Les congolais ont appris avec émoi ces derniers temps l’épuisement des devises à Brazzaville et à Pointe-Noire, les deux principales places économiques du Congo. Du rationnement, on est passé très vite à la fermeture des guichets de change dans les banques et dans les bureaux de change. La Banque des Etats de l’Afrique Centrale -BEAC-, institution d’émission, gestionnaire et allocataire des devises, a, par une note de son directeur national pour le Congo, sans nul doute, en accord avec le gouverneur, suspendu toutes les opérations sur les devises jusqu’à nouvel ordre.
Les congolais et les étrangers résidant au Congo s’interrogent sur les causes d’une telle crise des devises. D’aucuns expliquent la pénurie par la peur-panique des détenteurs du pouvoir qui, sentant la fin prochaine du régime, se ruent aux guichets des banques avec des sommes colossales -100, 200, 300, voire 700 millions de Fcfa-, pour avoir la contrepartie en devises, et ainsi se constituer une provision au cas où ils seraient forcés à un exil hors du Congo.
Comme chacun le sait, les gammes monétaires ont une durée de vie de 10 ans. La gamme émise en 2002 devait être retirée de la circulation en 2012 et une nouvelle gamme devait être mise en circulation cette année-là. Il n’en a rien été. Aujourd’hui, la gamme émise en 2002 continue d’avoir cours, ce, 7 ans après la date butoir de son extinction, tout simplement parce que les tenants du pouvoir au Congo-Brazzaville, et principalement le président congolais, sont farouchement opposés à son retrait, en raison des énormes stocks de Fcfa qu’ils ont thésaurisés dans des réserves privées et dont ils cherchent activement à se débarrasser, face à l’incertitude du lendemain.
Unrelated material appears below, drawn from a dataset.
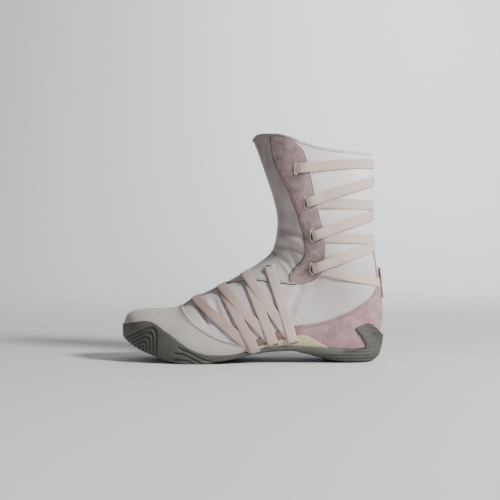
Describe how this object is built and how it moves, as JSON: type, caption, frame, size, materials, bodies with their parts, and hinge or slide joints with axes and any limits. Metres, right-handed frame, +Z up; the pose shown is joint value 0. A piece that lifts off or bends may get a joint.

A la vérité, les causes de la crise des devises sont à rechercher au niveau de la gestion des comptes extérieurs qui sont affectés au débit par le paiement des importations et au crédit par le rapatriement des recettes d’exportation. Le solde positif constitue ainsi le stock des réserves de change internationales. Les exportations doivent couvrir les importations.
Dans le cas du Congo-Brazzaville, les recettes d’exportation proviennent essentiellement de deux produits, le pétrole pour la plus grosse part, et dans une moindre mesure, le bois. Or, s’agissant du pétrole, depuis que la SNPC existe et vend la part de pétrole de l’Etat résultant du contrat de partage de production, les recettes ne sont pas rapatriées au Congo. Qu’elles résultent des préfinancements des traders -Glencor, Trafigura, Gunvor, Mercuria- ou qu’elles proviennent de la vente du brut, les recettes prennent toujours les chemins tortueux des paradis fiscaux pour alimenter les comptes personnels de certains dignitaires du pouvoir, alors que la convention signée entre l’Etat et la SNPC fait obligation à cette dernière, de verser au Trésor public, le produit de la vente de la part de pétrole de l’Etat, dans un délai de 8 jours, après encaissement.
Le non rapatriement au Congo des recettes d’exportation a entraîné l’assèchement des réserves de change internationales du pays, déséquilibrant du coup très lourdement le compte extérieur de la CEMAC, dénommé compte d’opérations, ouvert auprès du Trésor français, à l’effet de garantir la convertibilité illimitée du Fcfa en euros et de couvrir le paiement des importations des pays contributeurs, membres de la CEMAC.
C’est dire que l’assèchement des réserves de change est la cause principale de la crise des devises. Vouloir justifier cette crise uniquement par le repli du prix du baril de pétrole, repli qui du reste n’est pas inédit dans l’histoire du Congo, c’est créer sciemment la confusion, tenter de camoufler la vérité et empêcher les Congolais de comprendre les vraies causes de la pénurie actuelle des devises, à savoir, la faillite économique du pays, le non rapatriement au Congo des recettes d’exportation, le placement de l’argent public détourné dans des comptes privés à l’extérieur, bref, la mal-gouvernance.
Ce qui est fondamentalement en cause, c’est la gouvernance calamiteuse et néo-patrimoniale de l’Etat par le pouvoir actuel.
Dans ce contexte, le programme triennal qui vient d’être signé avec le FMI, pour le montant insignifiant de 270 milliards de Fcfa sur 3 ans, contrairement aux milliards de dollars accordés aux autres pays, ne résoudra aucun problème de la crise multidimensionnelle qui traverse le Congo-Brazzaville, sans une refondation de la gouvernance actuelle du pays. Vivement l’alternance démocratique et pacifique au Congo.